## begin

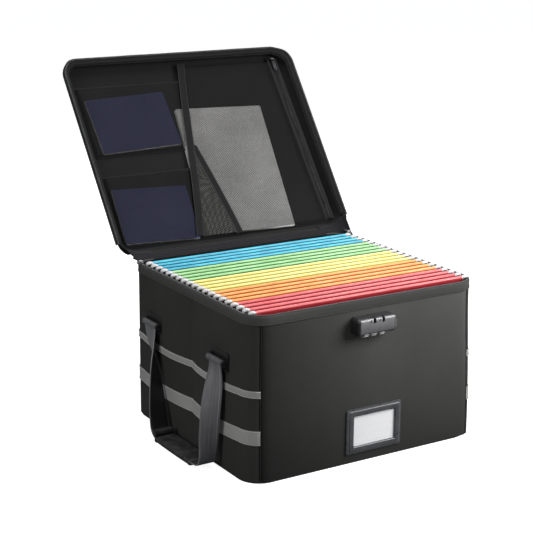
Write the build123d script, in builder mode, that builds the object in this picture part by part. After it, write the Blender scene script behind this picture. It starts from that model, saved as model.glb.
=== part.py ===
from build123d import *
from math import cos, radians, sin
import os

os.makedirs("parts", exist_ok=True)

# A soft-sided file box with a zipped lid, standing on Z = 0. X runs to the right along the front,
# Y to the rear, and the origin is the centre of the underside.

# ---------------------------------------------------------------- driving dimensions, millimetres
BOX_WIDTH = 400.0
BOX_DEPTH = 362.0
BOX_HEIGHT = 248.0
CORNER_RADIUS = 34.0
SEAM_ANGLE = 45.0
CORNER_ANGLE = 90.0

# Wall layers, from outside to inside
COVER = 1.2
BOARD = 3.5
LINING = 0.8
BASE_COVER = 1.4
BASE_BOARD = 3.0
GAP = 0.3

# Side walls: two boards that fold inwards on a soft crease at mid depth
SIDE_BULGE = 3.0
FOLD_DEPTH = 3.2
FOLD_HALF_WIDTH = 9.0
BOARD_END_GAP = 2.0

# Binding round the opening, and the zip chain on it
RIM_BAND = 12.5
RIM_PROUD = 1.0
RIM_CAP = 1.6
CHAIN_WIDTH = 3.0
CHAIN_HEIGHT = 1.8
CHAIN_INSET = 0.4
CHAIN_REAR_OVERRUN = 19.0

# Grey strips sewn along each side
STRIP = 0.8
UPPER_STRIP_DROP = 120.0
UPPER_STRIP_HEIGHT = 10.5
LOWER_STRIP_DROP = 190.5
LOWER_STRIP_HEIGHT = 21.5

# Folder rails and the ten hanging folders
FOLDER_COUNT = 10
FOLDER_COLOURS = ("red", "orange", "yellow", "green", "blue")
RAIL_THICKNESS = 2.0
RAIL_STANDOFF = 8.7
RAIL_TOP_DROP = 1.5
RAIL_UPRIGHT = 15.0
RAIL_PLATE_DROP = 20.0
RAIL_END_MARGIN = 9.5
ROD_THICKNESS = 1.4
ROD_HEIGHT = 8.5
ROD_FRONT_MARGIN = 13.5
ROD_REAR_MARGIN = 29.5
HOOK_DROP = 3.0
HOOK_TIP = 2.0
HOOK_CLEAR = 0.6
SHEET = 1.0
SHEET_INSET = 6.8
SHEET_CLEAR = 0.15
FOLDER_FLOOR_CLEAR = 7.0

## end

◆ Your instructions ◆
Please print exactly what appears from the first line of the data through the line with "BOARD_END_GAP = 2.0", including both of those lines and nothing past them.

◆ Answer in full ◆
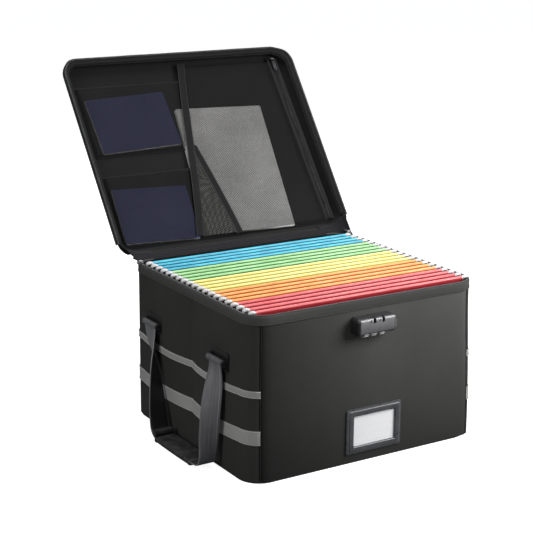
Write the build123d script, in builder mode, that builds the object in this picture part by part. After it, write the Blender scene script behind this picture. It starts from that model, saved as model.glb.
=== part.py ===
from build123d import *
from math import cos, radians, sin
import os

os.makedirs("parts", exist_ok=True)

# A soft-sided file box with a zipped lid, standing on Z = 0. X runs to the right along the front,
# Y to the rear, and the origin is the centre of the underside.

# ---------------------------------------------------------------- driving dimensions, millimetres
BOX_WIDTH = 400.0
BOX_DEPTH = 362.0
BOX_HEIGHT = 248.0
CORNER_RADIUS = 34.0
SEAM_ANGLE = 45.0
CORNER_ANGLE = 90.0

# Wall layers, from outside to inside
COVER = 1.2
BOARD = 3.5
LINING = 0.8
BASE_COVER = 1.4
BASE_BOARD = 3.0
GAP = 0.3

# Side walls: two boards that fold inwards on a soft crease at mid depth
SIDE_BULGE = 3.0
FOLD_DEPTH = 3.2
FOLD_HALF_WIDTH = 9.0
BOARD_END_GAP = 2.0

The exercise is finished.